Die Krankheit des 21. Jahrhunderts und ihr Trost
Warnung: Das ist ein sehr persönlicher Artikel. Lies ihn nicht, wenn du derzeit keine Aufnahmefähigkeit für Trauer, Pessimismus und Angst hast!Ästhetik für ein Leben in Enttäuschung und Trauer |
Jede Minute verschwinden etwa 30 Fußballfelder Regenwalds auf der Erde. Jede Minute! 30! "Weltweit verlieren wir derzeit rund drei Mal das verbleibende Gletschervolumen der europäischen Alpen. Und das jedes Jahr." (Michael Zemp, ETH Zürich) Die für artenreiche und damit gesunde Meere unverzichtbaren Korallenriffe gehen großflächig an den steigenden Wassertemperaturen kaputt; Unterwasserwüsten breiten sich aus. Und allein während meiner Lebenszeit bisher verschwand mehr als die Hälfte (!) aller wildlebenden Säugetierarten für immer von unserem Planeten. Das Schlimmste: All das sind sich gegenseitig verstärkende Zustände, Teufelskreise wie beispielsweise jener, dass immer weniger Regenwald eben auch immer weniger Luft kühlt oder der, dass weniger Eis an den Polen die Athmosphäre zusätzlich aufheizt und so das Eis noch schneller schmilzt. Mit anderen Worten: Wer heute noch hofft, dass wir diese Entwicklungen wieder in den Griff bekommen, muss komplett irre sein. Die Veränderung beschleunigt sich dramatisch.

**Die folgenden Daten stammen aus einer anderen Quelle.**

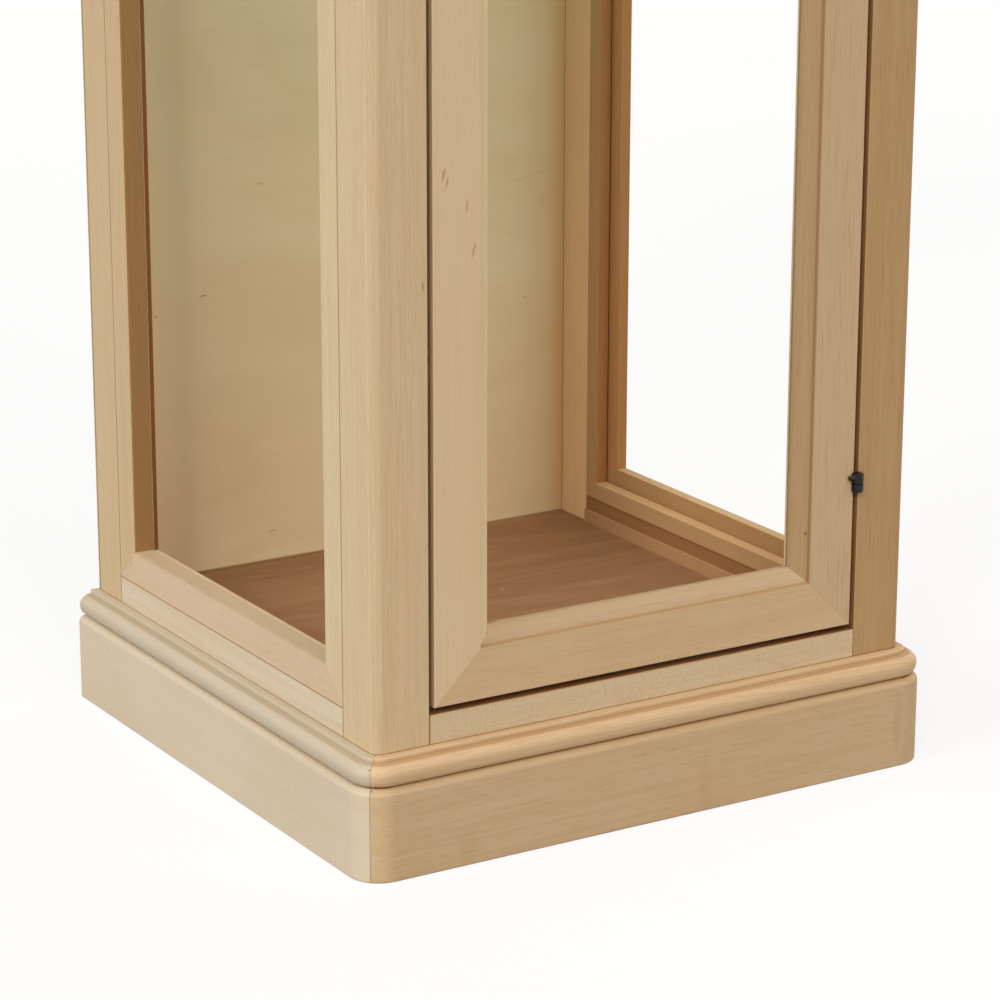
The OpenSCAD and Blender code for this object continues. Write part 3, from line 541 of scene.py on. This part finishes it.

In den letzten Monaten macht mir das zunehmend zu schaffen. Ich kann kaum noch Dokumentationen sehen, weil keine Natur-Doku mehr ohne Hinweis auf die alarmierende Verschlechterung der Situation auskommt. Ich kann den sonnig-warmen Frühling kaum noch genießen, seitdem ich sehe, wie hier in Ostdeutschland die Wälder vertrocknen und von Schädlingen zerfressen werden. Ich empfinde eine enorme Trauer, seitdem ich meinem Sohn die Bäche in Berlin Buch zeigen wollte, an denen ich in meiner Kindheit Stichlinge und Frösche fing. Heute ist zum Beispiel der Bach hinter meiner damaligen Schule nicht einmal mehr ein Rinnsal – es ist eine mit Plastikflaschen gefüllte Furche im ausgetrockneten Boden. Ich schlafe schlecht, weil das an mir nagt. Ich bekomme Panikattacken, wenn ich daran denke, was ich meinem Sohn hinterlasse. Ich könnte heulen, wenn ich an die verdreckte und vertrocknete Umwelt denke, in der ich vor gar nicht langer Zeit noch die erfrischende grüne Kühle und Stille fand, die meine Psyche so dringend benötigt. Ich habe Angst vor dem Kippen unserer Gesellschaften als Folge der Zerstörung unserer Lebensgrundlagen. Was ist los mit mir, dass mir das persönlich so nahe geht?